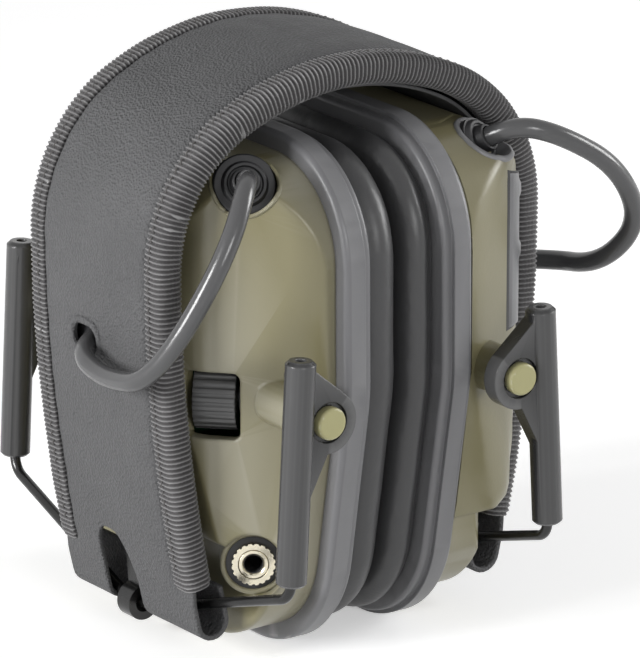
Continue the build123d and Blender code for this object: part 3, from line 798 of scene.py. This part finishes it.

--

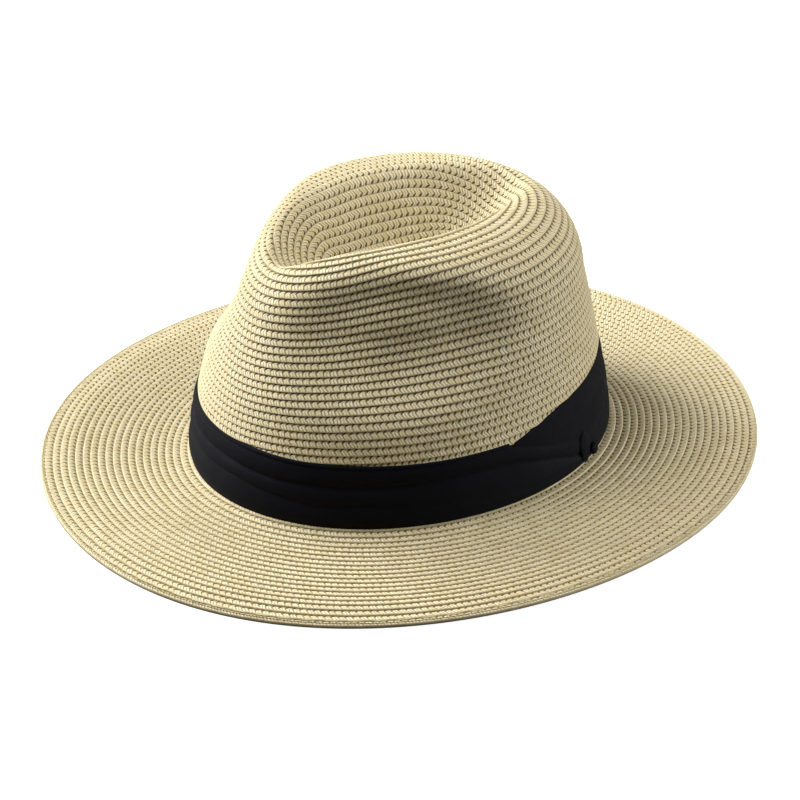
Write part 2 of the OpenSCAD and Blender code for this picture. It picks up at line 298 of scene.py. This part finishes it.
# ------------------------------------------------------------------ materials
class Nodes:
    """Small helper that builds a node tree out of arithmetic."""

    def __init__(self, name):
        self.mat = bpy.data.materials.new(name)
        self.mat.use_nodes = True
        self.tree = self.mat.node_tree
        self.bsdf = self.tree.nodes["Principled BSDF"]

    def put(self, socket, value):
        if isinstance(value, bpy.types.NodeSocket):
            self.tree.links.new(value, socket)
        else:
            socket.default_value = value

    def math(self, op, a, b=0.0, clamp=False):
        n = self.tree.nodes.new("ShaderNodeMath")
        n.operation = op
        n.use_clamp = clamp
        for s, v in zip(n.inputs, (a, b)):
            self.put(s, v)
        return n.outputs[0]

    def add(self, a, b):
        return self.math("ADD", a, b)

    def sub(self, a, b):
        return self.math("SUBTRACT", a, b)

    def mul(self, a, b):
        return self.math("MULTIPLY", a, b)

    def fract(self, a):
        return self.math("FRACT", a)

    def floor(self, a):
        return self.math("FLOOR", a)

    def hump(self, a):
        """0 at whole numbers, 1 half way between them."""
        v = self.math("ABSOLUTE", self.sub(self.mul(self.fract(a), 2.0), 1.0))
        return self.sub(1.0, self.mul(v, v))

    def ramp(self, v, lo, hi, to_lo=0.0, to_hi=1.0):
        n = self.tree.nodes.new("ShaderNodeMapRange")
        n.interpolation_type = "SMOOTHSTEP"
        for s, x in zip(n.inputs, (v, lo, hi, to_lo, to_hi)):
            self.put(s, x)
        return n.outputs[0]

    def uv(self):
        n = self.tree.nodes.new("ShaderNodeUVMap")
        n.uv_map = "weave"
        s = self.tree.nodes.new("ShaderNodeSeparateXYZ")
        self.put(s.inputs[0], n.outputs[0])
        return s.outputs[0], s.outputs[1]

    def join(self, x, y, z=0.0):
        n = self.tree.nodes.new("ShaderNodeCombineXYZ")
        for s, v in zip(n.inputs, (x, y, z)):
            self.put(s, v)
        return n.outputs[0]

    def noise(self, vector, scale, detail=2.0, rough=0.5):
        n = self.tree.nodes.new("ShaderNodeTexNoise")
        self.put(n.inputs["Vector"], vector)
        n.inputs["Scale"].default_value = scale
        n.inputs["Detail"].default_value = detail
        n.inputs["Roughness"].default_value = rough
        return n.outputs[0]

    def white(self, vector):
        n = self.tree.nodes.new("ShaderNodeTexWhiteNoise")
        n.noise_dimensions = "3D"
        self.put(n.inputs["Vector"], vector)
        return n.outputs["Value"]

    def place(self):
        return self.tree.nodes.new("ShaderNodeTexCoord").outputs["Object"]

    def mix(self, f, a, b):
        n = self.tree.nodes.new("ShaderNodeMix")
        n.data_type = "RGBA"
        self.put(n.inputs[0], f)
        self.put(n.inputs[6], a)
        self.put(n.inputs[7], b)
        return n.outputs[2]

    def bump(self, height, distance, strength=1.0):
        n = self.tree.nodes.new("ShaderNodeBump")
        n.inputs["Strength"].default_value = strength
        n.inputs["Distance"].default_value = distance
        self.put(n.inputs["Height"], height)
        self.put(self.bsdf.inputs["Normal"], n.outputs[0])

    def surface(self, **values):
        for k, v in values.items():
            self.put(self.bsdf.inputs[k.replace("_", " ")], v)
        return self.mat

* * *

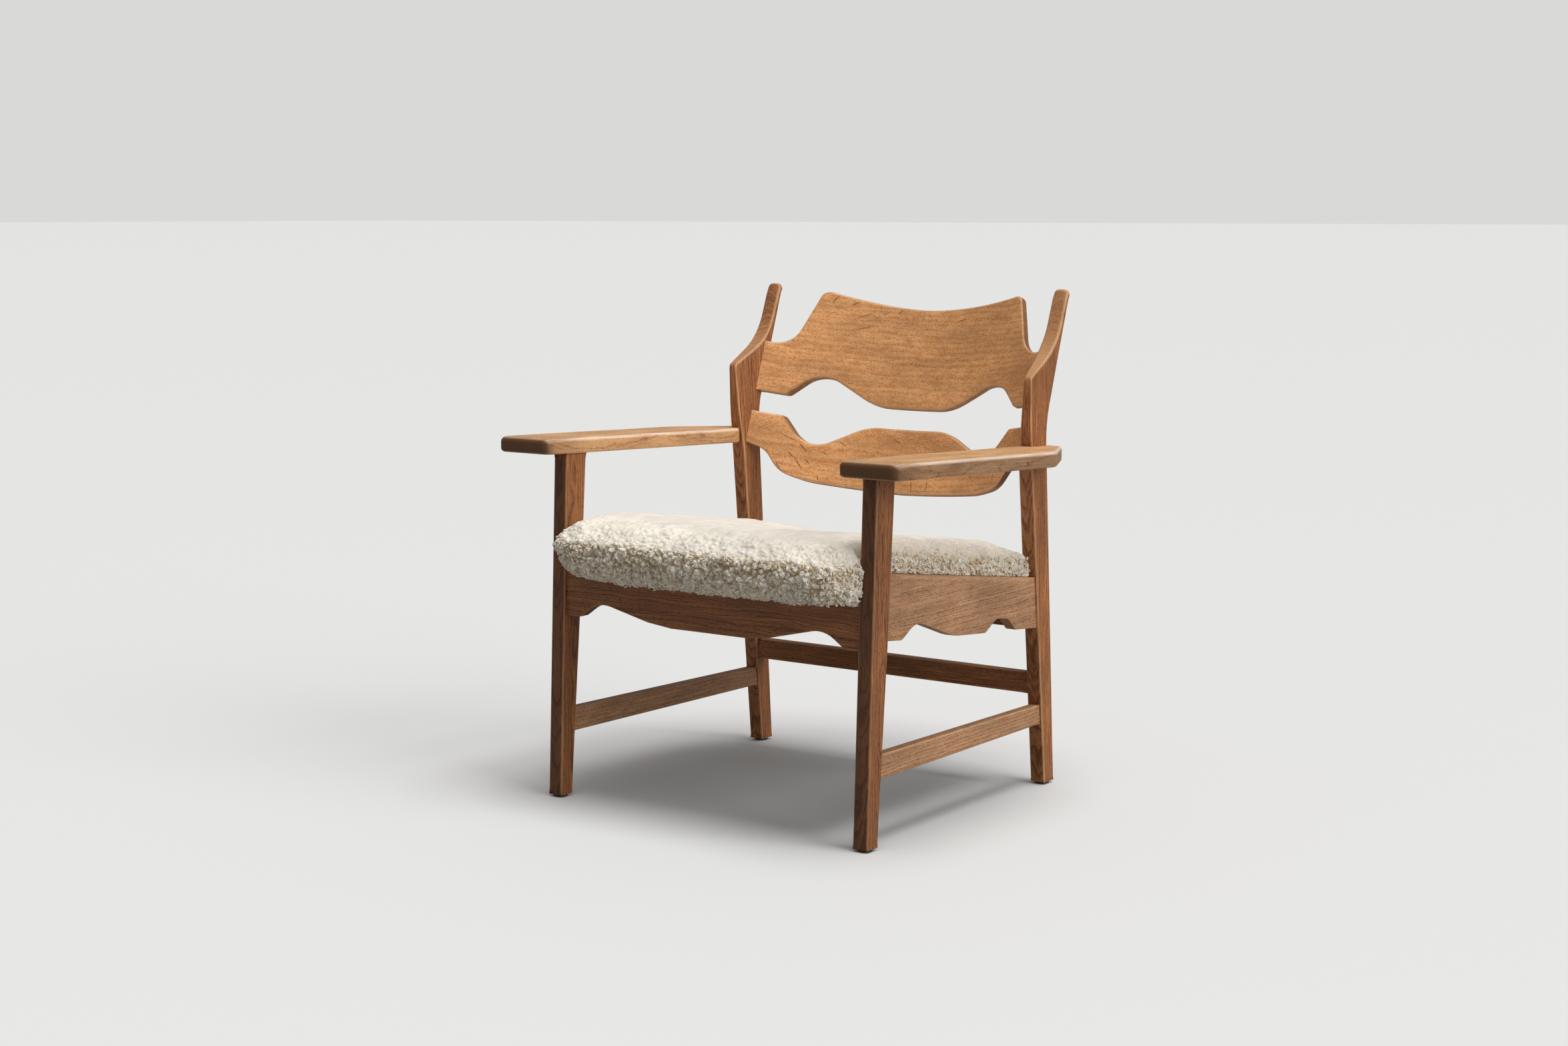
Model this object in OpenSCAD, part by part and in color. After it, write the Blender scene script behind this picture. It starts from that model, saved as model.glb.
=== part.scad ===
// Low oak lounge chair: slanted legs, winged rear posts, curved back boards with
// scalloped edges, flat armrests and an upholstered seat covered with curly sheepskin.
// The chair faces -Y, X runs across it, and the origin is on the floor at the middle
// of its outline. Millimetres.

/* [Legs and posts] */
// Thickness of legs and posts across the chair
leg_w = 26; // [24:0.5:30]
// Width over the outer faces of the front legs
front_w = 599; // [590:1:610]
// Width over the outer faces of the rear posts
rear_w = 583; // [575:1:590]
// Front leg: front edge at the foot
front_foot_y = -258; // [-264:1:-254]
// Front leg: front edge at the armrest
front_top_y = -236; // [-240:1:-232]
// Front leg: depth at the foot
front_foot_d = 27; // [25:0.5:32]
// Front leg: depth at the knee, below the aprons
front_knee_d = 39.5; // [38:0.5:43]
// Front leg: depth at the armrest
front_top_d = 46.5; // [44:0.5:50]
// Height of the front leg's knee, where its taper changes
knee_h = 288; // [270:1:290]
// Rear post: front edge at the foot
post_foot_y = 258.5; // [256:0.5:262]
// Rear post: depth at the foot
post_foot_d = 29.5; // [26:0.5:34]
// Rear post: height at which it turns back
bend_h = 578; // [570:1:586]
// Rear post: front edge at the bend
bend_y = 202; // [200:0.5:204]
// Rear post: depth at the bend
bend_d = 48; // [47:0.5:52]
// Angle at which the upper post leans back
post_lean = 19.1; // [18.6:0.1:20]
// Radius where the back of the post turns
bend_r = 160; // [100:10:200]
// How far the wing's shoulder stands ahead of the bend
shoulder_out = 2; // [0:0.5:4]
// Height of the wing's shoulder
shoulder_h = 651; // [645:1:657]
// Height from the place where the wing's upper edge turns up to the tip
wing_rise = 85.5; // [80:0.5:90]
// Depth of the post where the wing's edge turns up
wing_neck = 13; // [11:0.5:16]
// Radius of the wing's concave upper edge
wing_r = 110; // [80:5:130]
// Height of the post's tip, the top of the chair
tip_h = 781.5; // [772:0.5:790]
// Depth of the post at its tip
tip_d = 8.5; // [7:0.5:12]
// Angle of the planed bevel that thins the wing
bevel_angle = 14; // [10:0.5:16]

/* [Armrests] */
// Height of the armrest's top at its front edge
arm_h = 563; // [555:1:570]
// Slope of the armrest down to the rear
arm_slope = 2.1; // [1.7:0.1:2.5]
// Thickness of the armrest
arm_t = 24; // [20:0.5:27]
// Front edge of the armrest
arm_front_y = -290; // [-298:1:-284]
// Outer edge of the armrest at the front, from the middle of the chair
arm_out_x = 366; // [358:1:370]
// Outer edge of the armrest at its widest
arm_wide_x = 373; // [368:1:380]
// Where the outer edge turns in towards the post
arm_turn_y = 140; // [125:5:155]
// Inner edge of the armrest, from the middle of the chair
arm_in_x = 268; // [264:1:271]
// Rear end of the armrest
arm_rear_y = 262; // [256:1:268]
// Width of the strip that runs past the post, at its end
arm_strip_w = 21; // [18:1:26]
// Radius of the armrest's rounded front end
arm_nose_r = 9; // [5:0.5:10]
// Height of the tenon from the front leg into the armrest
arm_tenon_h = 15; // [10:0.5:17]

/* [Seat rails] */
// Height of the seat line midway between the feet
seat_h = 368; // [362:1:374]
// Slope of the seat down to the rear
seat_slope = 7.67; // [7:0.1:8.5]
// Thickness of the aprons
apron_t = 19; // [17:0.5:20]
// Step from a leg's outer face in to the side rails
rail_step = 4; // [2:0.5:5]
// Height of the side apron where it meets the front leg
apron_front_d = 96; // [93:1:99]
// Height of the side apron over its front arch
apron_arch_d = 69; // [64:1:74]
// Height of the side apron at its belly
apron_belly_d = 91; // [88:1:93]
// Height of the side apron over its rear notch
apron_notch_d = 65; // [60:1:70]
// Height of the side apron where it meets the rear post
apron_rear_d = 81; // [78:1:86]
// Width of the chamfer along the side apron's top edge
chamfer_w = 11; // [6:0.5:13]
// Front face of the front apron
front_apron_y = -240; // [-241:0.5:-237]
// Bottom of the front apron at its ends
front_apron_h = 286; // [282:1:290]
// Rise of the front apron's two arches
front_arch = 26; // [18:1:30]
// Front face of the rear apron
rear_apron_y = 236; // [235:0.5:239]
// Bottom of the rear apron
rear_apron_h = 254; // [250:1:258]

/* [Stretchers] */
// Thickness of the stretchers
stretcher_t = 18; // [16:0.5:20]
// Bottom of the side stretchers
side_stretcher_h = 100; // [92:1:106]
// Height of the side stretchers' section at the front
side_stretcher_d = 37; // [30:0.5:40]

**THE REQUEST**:
From the records above, quote only the lines running from the line with "Model this object" to the line with "its outline. Millimetres.", both lines included.

**TASK SOLUTION**:
Model this object in OpenSCAD, part by part and in color. After it, write the Blender scene script behind this picture. It starts from that model, saved as model.glb.
=== part.scad ===
// Low oak lounge chair: slanted legs, winged rear posts, curved back boards with
// scalloped edges, flat armrests and an upholstered seat covered with curly sheepskin.
// The chair faces -Y, X runs across it, and the origin is on the floor at the middle
// of its outline. Millimetres.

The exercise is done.